I Want to Find: March 2025 sets record for missing Russian soldiers reports
The I Want to Find project received a record number of applications about missing Russian military personnel in March. A total of 10,027 requests were submitted
The Coordination Headquarters for the Treatment of Prisoners of War reported the information.
The I Want to Fond is a separate project launched by the Coordination Headquarters in January 2024. Since its inception, nearly 80,000 inquiries about missing Russian soldiers have been received.
“However, this number does not include the dead and is 2–3 times lower than the total number of missing Russians, since not all relatives have reached out to the Ukrainian project,” the Headquarters clarified.

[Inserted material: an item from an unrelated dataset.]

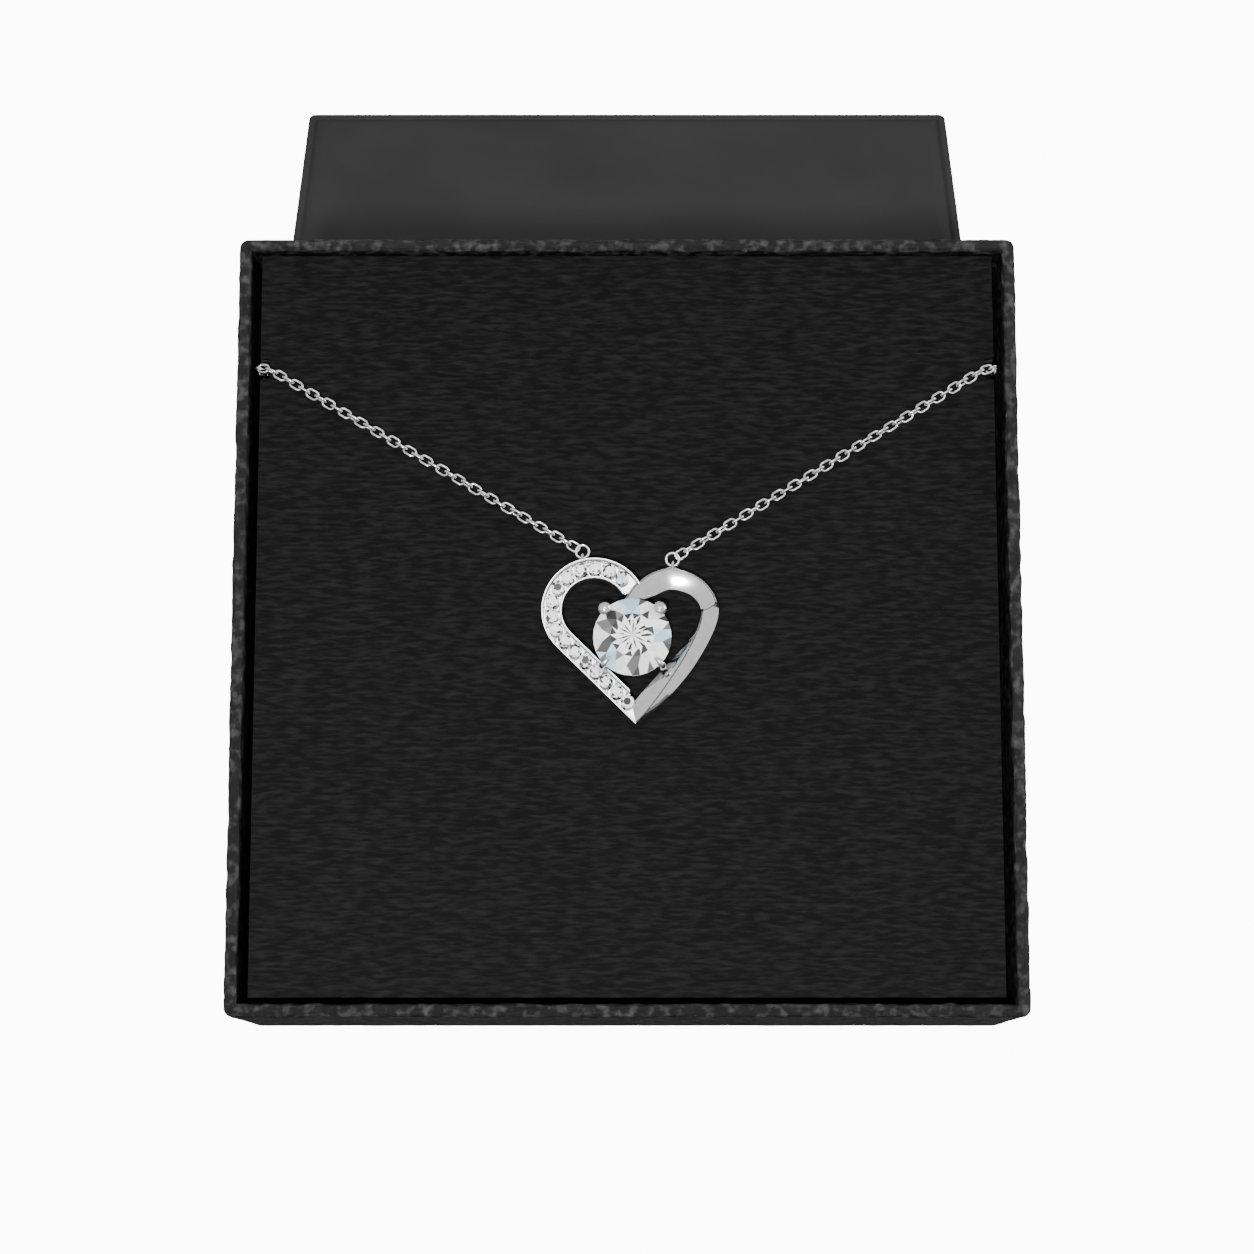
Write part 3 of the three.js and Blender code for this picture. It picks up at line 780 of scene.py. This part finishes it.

They noted that in March, the highest number of search requests for missing soldiers from Russia’s 74th and 15th Separate Motor Rifle Brigades, which have recently suffered the heaviest losses.
Last month, Russian troops most frequently went missing in the Pokrovsk district of Donetsk region — 2,144 search requests — as well as in the Bakhmut district, with 933 applications submitted to the project.
“Only from the 810th Marine Brigade of the Russian Armed Forces, 141 soldiers who went missing in the Kursk region were being searched for in March via I Want Find” the report states.
For several months, the number of requests regarding missing persons from the Republic of Bashkortostan has been increasing. In particular, in March, 469 applications were received from residents of that republic — 30% more than in February.
As a result of processing the applications submitted to the I Want to Find, the presence of 2,057 Russian soldiers in captivity in Ukraine was confirmed. Of them, 529 have already been exchanged for Ukrainian prisoners of war.
- According to the General Staff, the Russian army lost 1,270 soldiers in the past day.